Memories are made of this


Star of Bethlehem shows up to give us hope, healing in 2021

By Jan Edwards
The Bulletin

New Year’s has always meant a lot to me.

I even got married on New Year’s Eve. It is a time of reflecting on the year gone by. But this year, with the pandemic, that hasn’t been much to write home about.

The whole world has been rearranged by an enemy virus we cannot see. It has plunged the world into a darkening abyss as the Winter Solstice (the longest night of the year) arrived. But as 2020 ended, it left us with hope.

At the end of December, the Star of Bethlehem (the Christmas Star) showed for three weeks on the west-southwest horizon of the hemisphere where we live, showing its brightest on Dec. 21. It is surmised that this is the star the three wise men followed to find baby Jesus in the manger.

It is not really a star, but the close alignment of two planets, Jupiter and Saturn, as they get closer together. This phenomenon last occurred 800 years ago, when Europe was still dealing with outbreaks of the Plague or Black Death – their own pandemic. When the world was darkest, hope came.

This year people are dying from our own pandemic. On the darkest day of the year, the Winter Solstice, with our nation in the thralls of discontent, The Bethlehem Star again showed up on our horizon.
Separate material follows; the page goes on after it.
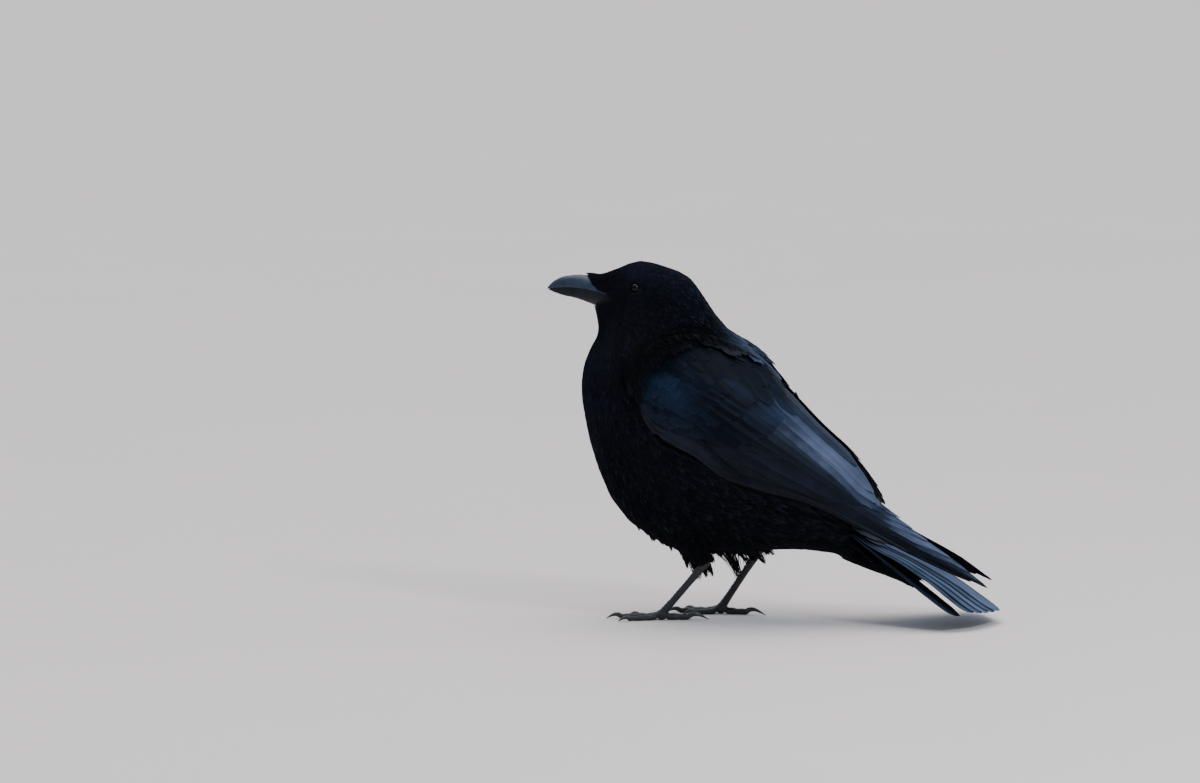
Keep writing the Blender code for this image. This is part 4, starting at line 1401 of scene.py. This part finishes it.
def legs(scales, horn):
    """Both bare legs as fused skins, with their claws apart."""
    for side in SIDES:
        mesh, _ = mesh_of(joined(list(foot_parts(side))))
        points, polygons = fused(mesh, 0.42, 2)
        points[:, 2] = np.maximum(points[:, 2], 0.0)
        names = [f"tarsus_{side}", f"foot_{side}", *(f"toe_{side}_{name}" for name in TOES)]
        make("leg_" + side, [shape(points, [polygons])], scales, "leg_scales", names)
        names = [f"claw_{side}_{name}" for name in TOES]
        make("claws_" + side, [claw(side, name) for name in TOES], horn, "claws", names)


# ---------------------------------------------------------------- materials


class Nodes:
    """A node tree whose nodes are added one call at a time."""

    def __init__(self, tree):
        self.tree = tree

    def add(self, kind, inputs=(), **settings):
        """The outputs of a new node, its inputs linked to sockets or set to constants."""
        node = self.tree.nodes.new(kind)
        for key, value in settings.items():
            setattr(node, key, value)
        for key, value in dict(inputs).items():
            if isinstance(value, bpy.types.NodeSocket):
                self.tree.links.new(value, node.inputs[key])
            else:
                node.inputs[key].default_value = value
        return node.outputs

    def ramp(self, value, stops):
        """A colour from (place, colour) stops."""
        node = self.tree.nodes.new("ShaderNodeValToRGB")
        elements = node.color_ramp.elements
        while len(elements) < len(stops):
            elements.new(0.5)
        for element, (place, colour) in zip(elements, stops):
            element.position = place
            element.color = (*colour, 1.0)
        self.tree.links.new(value, node.inputs["Fac"])
        return node.outputs["Color"]

    def noise(self, scale, detail, vector):
        inputs = {"Scale": scale, "Detail": detail, "Vector": vector}
        return self.add("ShaderNodeTexNoise", inputs)["Fac"]

    def math(self, operation, a, b=0.0):
        return self.add("ShaderNodeMath", {0: a, 1: b}, operation=operation)[0]

    def plus(self, value, term, factor, middle=0.0):
        """The value with the term's distance from middle added, times the factor."""
        away = self.math("SUBTRACT", term, middle) if middle else term
        return self.math("ADD", value, self.math("MULTIPLY", away, factor))


class Look(Nodes):
    """A material, with the object's own coordinates as place."""

    def __init__(self, name, roughness, metallic=0.0, shine=0.5):
        self.material = bpy.data.materials.new(name)
        self.material.use_nodes = True
        super().__init__(self.material.node_tree)
        self.shader = self.tree.nodes["Principled BSDF"]
        self.shader.inputs["Roughness"].default_value = roughness
        self.shader.inputs["Metallic"].default_value = metallic
        self.shader.inputs["Specular IOR Level"].default_value = shine
        self.place = self.add("ShaderNodeTexCoord")["Object"]

    def join(self, output, key):
        self.tree.links.new(output, self.shader.inputs[key])

    def colour(self, value, *stops):
        self.join(self.ramp(value, stops), "Base Color")

    def bump(self, height, strength, distance):
        inputs = {"Height": height, "Strength": strength, "Distance": distance * MM}
        self.join(self.add("ShaderNodeBump", inputs)["Normal"], "Normal")


def feather_look(name, colours, roughness, metallic, web_sheen_slope, shadow_rim_width, shine):
    """Feather colour from tone to tone, streaked along its barbs.

    web_sheen_slope makes the lower, outer web of each feather paler than the upper one: painted sheen
    on the exposed web and painted shade where the next feather laps over it. Up to a dark rim of
    shadow_rim_width along each edge, a painted shadow line between overlapping feathers.
    """
    dark, middle, pale = colours
    look = Look(name, roughness, metallic, shine)
    vane = look.add("ShaderNodeUVMap", uv_map="vane")["UV"]
    split = look.add("ShaderNodeSeparateXYZ", {"Vector": vane})
    away = look.math("ABSOLUTE", look.math("SUBTRACT", split["X"], 0.5))
    barb_way = look.math("MULTIPLY", split["Y"], 70.0)
    barb_way = look.math("SUBTRACT", barb_way, look.math("MULTIPLY", away, 14.0))
    barb = look.math("SINE", look.math("MULTIPLY", barb_way, 6.0))
    patchy = look.noise(55.0, 3.0, look.place)
    fine = look.noise(900.0, 2.0, look.place)
    value = look.add("ShaderNodeAttribute", attribute_name="shade")["Fac"]
    value = look.plus(value, patchy, 0.5, 0.5)
    value = look.plus(value, fine, 0.12, 0.5)
    value = look.plus(value, barb, 0.012)
    # Painted sheen on the lower, outer web and painted shade on the upper web, where the next feather
    # laps over it.
    edge = look.math("MULTIPLY", look.math("SUBTRACT", 0.5, split["X"]), web_sheen_slope)
    value = look.math("ADD", value, edge)
    # Painted shadow: a dark rim along both edges of each vane, where overlapping feathers meet.
    painted_shadow_rim = look.math("MAXIMUM", look.math("SUBTRACT", away, 0.5 - shadow_rim_width), 0.0)
    value = look.math("SUBTRACT", value, look.math("MULTIPLY", painted_shadow_rim, 4.0 * web_sheen_slope))
    look.colour(value, (0.0, dark), (0.5, middle), (1.0, pale))
    rough = look.math("ADD", look.math("MULTIPLY", fine, 0.16), roughness - 0.08)
    look.join(rough, "Roughness")
    height = look.math("ADD", look.math("MULTIPLY", barb, 0.12), fine)
    look.bump(height, 0.35, 0.1)
    return look.material


def horn_look(name, dark, pale, shine):
    """The bill's horn, with its grain drawn out along the bill over softer blotches."""
    look = Look(name, 0.4, shine=shine)
    inputs = {"Vector": look.place, "Scale": (0.25, 1, 1)}
    grain = look.noise(700.0, 4.0, look.add("ShaderNodeMapping", inputs)["Vector"])
    blotch = look.noise(120.0, 3.0, look.place)
    value = look.plus(look.math("MULTIPLY", grain, 0.4), blotch, 0.6)
    look.colour(value, (0.3, dark), (0.75, pale))
    look.join(look.math("ADD", look.math("MULTIPLY", grain, 0.25), 0.3), "Roughness")
    look.bump(grain, 0.35, 0.15)
    return look.material


def scale_look():
    """The legs' small dark scales, paler in their middles."""
    look = Look("leg_scales", 0.5)
    inputs = {"Vector": look.place, "Scale": 620.0}
    cells = look.add("ShaderNodeTexVoronoi", inputs, feature="DISTANCE_TO_EDGE")["Distance"]
    middle = look.math("MINIMUM", look.math("MULTIPLY", cells, 6.0), 1.0)
    blotch = look.noise(260.0, 3.0, look.place)
    value = look.plus(look.math("MULTIPLY", middle, 0.5), blotch, 0.5)
    look.colour(value, (0.2, (0.004, 0.004, 0.0055)), (0.9, (0.019, 0.02, 0.024)))
    look.join(look.math("ADD", look.math("MULTIPLY", blotch, 0.3), 0.35), "Roughness")
    look.bump(value, 0.6, 0.25)
    return look.material


def nail_look():
    """The claws' horn, darker than the bill's."""
    look = Look("claws", 0.32)
    inputs = {"Vector": look.place, "Scale": (0.4, 1, 1)}
    grain = look.noise(500.0, 3.0, look.add("ShaderNodeMapping", inputs)["Vector"])
    look.colour(grain, (0.3, (0.012, 0.012, 0.013)), (0.8, (0.04, 0.038, 0.038)))
    look.bump(grain, 0.3, 0.1)
    return look.material


def skin_look():
    """Dark skin in fine folds, seen only on the eyelids."""
    look = Look("bare_skin", 0.6, shine=0.15)
    folds = look.noise(800.0, 4.0, look.place)
    look.colour(folds, (0.3, (0.002, 0.0025, 0.004)), (0.8, (0.006, 0.0075, 0.012)))
    look.bump(folds, 0.5, 0.2)
    return look.material


def eye_look():
    """A wet black pupil and a very dark brown iris, by the distance from the eye's axis."""
    look = Look("eyes", 0.05, shine=0.2)
    tone = look.add("ShaderNodeAttribute", attribute_name="shade")["Fac"]
    value = look.plus(tone, look.noise(1500.0, 2.0, look.place), 0.02, 0.5)
    look.colour(
        value,
        (0.0, (0.001, 0.001, 0.001)),
        (0.155, (0.001, 0.001, 0.001)),
        (0.17, (0.004, 0.0024, 0.0018)),
        (0.27, (0.003, 0.002, 0.0016)),
        (0.3, (0.002, 0.002, 0.002)),
    )
    return look.material


# ---------------------------------------------------------------- floor, light and camera


def floor():
    """A plain pale floor, far wider than the view."""
    look = Look("floor", 0.9)
    speckle = look.noise(3.0, 2.0, look.place)
    look.colour(speckle, (0.0, (0.685, 0.61, 0.56)), (1.0, (0.72, 0.645, 0.595)))
    mesh = bpy.data.meshes.new("floor")
    reach = 60.0
    corners = [(-reach, -reach, 0), (reach, -reach, 0), (reach, reach, 0), (-reach, reach, 0)]
    mesh.from_pydata(corners, [], [(0, 1, 2, 3)])
    mesh.materials.append(look.material)
    placed("floor", mesh)


def placed(name, data, place=(0, 0, 0), heading=None):
    """A new object in the scene at a place, and turned to look along a heading."""
    item = bpy.data.objects.new(name, data)
    item.location = place
    if heading is not None:
        item.rotation_euler = heading.to_track_quat("-Z", "Y").to_euler()
    bpy.context.scene.collection.objects.link(item)
    return item


def sky():
    """Soft light from all round, brightest and bluest from high on the bird's right."""
    world = bpy.data.worlds.new("studio")
    world.use_nodes = True
    nodes = Nodes(world.node_tree)
    place = nodes.add("ShaderNodeTexCoord")["Generated"]
    inputs = {0: place, 1: (0.1, 0.8, 0.6)}
    facing = nodes.add("ShaderNodeVectorMath", inputs, operation="DOT_PRODUCT")["Value"]
    share = nodes.add("ShaderNodeMapRange", {"Value": facing, "From Min": -1.0})["Result"]
    colour = nodes.ramp(share, ((0.2, (0.15, 0.165, 0.18)), (0.8, (0.82, 0.98, 1.24))))
    background = nodes.tree.nodes["Background"]
    background.inputs["Strength"].default_value = 1.0
    nodes.tree.links.new(colour, background.inputs["Color"])
    bpy.context.scene.world = world


def lamps():
    """A broad sun from above, and a small lamp that gives the near eye its light."""
    sun = bpy.data.lights.new("sky_sun", "SUN")
    sun.color, sun.energy, sun.angle = (1.0, 0.91, 0.82), 2.1, math.radians(50)
    lamp = bpy.data.lights.new("eye_lamp", "AREA")
    lamp.color, lamp.energy = (0.9, 0.95, 1.0), 18.0
    lamp.shape, lamp.size = "DISK", 0.5
    for light, place, aim in (
        (sun, (-0.3, 0.5, 2.4), (0, 0, 0)),
        (lamp, (1.25, -1.15, 1.6), (-0.1, 0, 0.27)),
    ):
        placed(light.name, light, place, Vector(aim) - Vector(place))


def camera():
    """A long lens from the bird's left, a little from behind and above."""
    lens = bpy.data.cameras.new("camera")
    lens.sensor_width, lens.lens = 36.0, 321.4
    lens.clip_start, lens.clip_end = 0.5, 200.0
    target = Vector((-0.1458, 0.0, 0.1895))
    azimuth, elevation, distance = math.radians(8), math.radians(7), 9.0
    away = Vector((math.sin(azimuth), -math.cos(azimuth), 0)) * math.cos(elevation)
    away.z = math.sin(elevation)
    bpy.context.scene.camera = placed("camera", lens, target + away * distance, -away)


# ---------------------------------------------------------------- the whole bird

# The feathers' dark, middle and pale colours.
FEATHER_COLOURS = {
    "plumage": ((0.0016, 0.0021, 0.0033), (0.0048, 0.006, 0.011), (0.011, 0.0138, 0.029)),
    "mantle": ((0.002, 0.003, 0.0055), (0.013, 0.019, 0.033), (0.05, 0.072, 0.12)),
    "flight_feathers": ((0.0016, 0.0032, 0.0075), (0.012, 0.021, 0.043), (0.095, 0.122, 0.205)),
    "coverts": ((0.0012, 0.003, 0.0075), (0.01, 0.022, 0.05), (0.07, 0.11, 0.2)),
    "tail_feathers": ((0.0016, 0.003, 0.0065), (0.014, 0.025, 0.048), (0.068, 0.1, 0.175)),
}
# Their roughness, metallic share, slope of painted sheen and shade across each vane, width of its
# painted shadow rim, and shine.
FEATHER_SURFACES = {
    "plumage": (0.6, 0.0, 0.0, 0.08, 0.1),
    "mantle": (0.5, 0.12, 0.1, 0.08, 0.14),
    "flight_feathers": (0.48, 0.1, 0.42, 0.08, 0.13),
    "coverts": (0.5, 0.12, 0.22, 0.08, 0.09),
    "tail_feathers": (0.5, 0.05, 0.55, 0.17, 0.1),
}


def paired_pieces(side, eye):
    """One side's eye, wing and tail: each piece's name, shapes, look, slot and replaced nodes."""
    flight, covert = LOOKS["flight_feathers"], LOOKS["coverts"]
    yield "eyeball", [eyeball()], eye, "eyes", ["eye_" + side]
    for name, shapes_of, node in (
        ("primary_vanes", lambda: primaries(HIGHEST_POINT[side]), "primaries"),
        ("secondary_vanes", secondaries, "secondaries"),
        ("tertial_vanes", tertials, "tertials"),
        ("hand_coverts", primary_coverts, "primary_coverts"),
    ):
        yield name, shapes_of(), flight, "flight_feathers", [f"wing_{side}_{node}"]
    shapes = greater_coverts() + lesser_coverts()
    yield "arm_coverts", shapes, covert, "flight_feathers", [f"wing_{side}_coverts"]
    yield "scapular_vanes", scapulars(), covert, "plumage", ["scapulars_" + side]
    numbers = range(len(TAIL_LENGTHS))
    shapes = [rectrix(side, number) for number in numbers]
    nodes = [f"tail_feather_{side}_{number + 1}" for number in numbers]
    yield "tail_vanes", shapes, LOOKS["tail_feathers"], "flight_feathers", nodes
    yield "uppertail", tail_coverts(True), LOOKS["mantle"], "plumage", []
    yield "undertail", tail_coverts(False), LOOKS["plumage"], "plumage", []


floor()
sky()
lamps()
camera()

LOOKS = {
    name: feather_look(name, colours, *FEATHER_SURFACES[name])
    for name, colours in FEATHER_COLOURS.items()
}
coat_look, mantle_look = LOOKS["plumage"], LOOKS["mantle"]

owner = cad_owner()
wing_finder = WingFinder()
everything = [name for names in GROUPS.values() for name in names]
outer = Surface(*fused(grown_copies(everything, GROWTH), 1.5, 4))
filled = Surface(*fused(grown_copies(everything, GROWTH), 3.0, 110))

skin_surface = skin(skin_look())
coat(coat_look, mantle_look)
down(coat_look, mantle_look)
plumes(coat_look)
bristles(coat_look)

upper_horn = horn_look("upper_bill", (0.012, 0.02, 0.034), (0.036, 0.056, 0.096), 0.35)
# The lower mandible is painted darker than the upper: painted shade on the underside of the bill.
shaded_lower_horn = horn_look("lower_bill_painted_shade", (0.003, 0.0045, 0.007), (0.01, 0.015, 0.024), 0.15)
make("bill_upper_horn", [mandible(True)], upper_horn, "bill_horn", ["bill_upper"])
make("bill_lower_horn", [mandible(False)], shaded_lower_horn, "bill_horn", ["bill_lower"])
wet_black = eye_look()
for side in SIDES:
    for name, shapes, look, slot, nodes in paired_pieces(side, wet_black):
        make(f"{name}_{side}", [on_side(s, side) for s in shapes], look, slot, nodes)
legs(scale_look(), nail_look())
We can each decide what the star’s presence means to us. I choose to believe that it signals healing in the new year.

I’m turning the page on my life. That star signifies my belief that with the vaccines and the new protocol for COVID-19, by mid-2021 we will be able to again gather as we once did – go out to restaurants, see our family and friends, go to church and shop without masks and without fear. And I make a resolution to never take these things for granted again.

Next year, I hope that businesses can get back to normal. I resolve to eat dinner with my friends, the Buzzards, every Friday night and catch up on what’s happening to them in their part of the county. I hope there will be plenty of restaurants where we can find something wonderful and new to eat.

I resolve to watch the re-opening of the San Bernard with joy and cannot wait to catch Spec after Spec (speckled trout) with Roy in the light off our dock again as the river brings new life back. Then, I resolve to meet our new neighbors who have been moving in during the pandemic, and I’ll make Trout Amandine for them and the rest of the neighbors like we used to.

I resolve to take my furry friends, Skunk and Coon Dog, to the groomers more often and take more pictures of them. They have been so much joy for Roy and me during our stay-at-home time.

I resolve to write more uplifting stories for The Bulletin and “Chicken Soup for the Soul” and finally get past writing the timeline and start my novel. I don’t know how to get it published, but I resolve to find that out.

I resolve to choose to be happy and give people in need a hand up – not a handout. While 2020 has been a tough year, I’m counting on 2021 to be better, and I’m letting the light of the Christmas Star show me the way.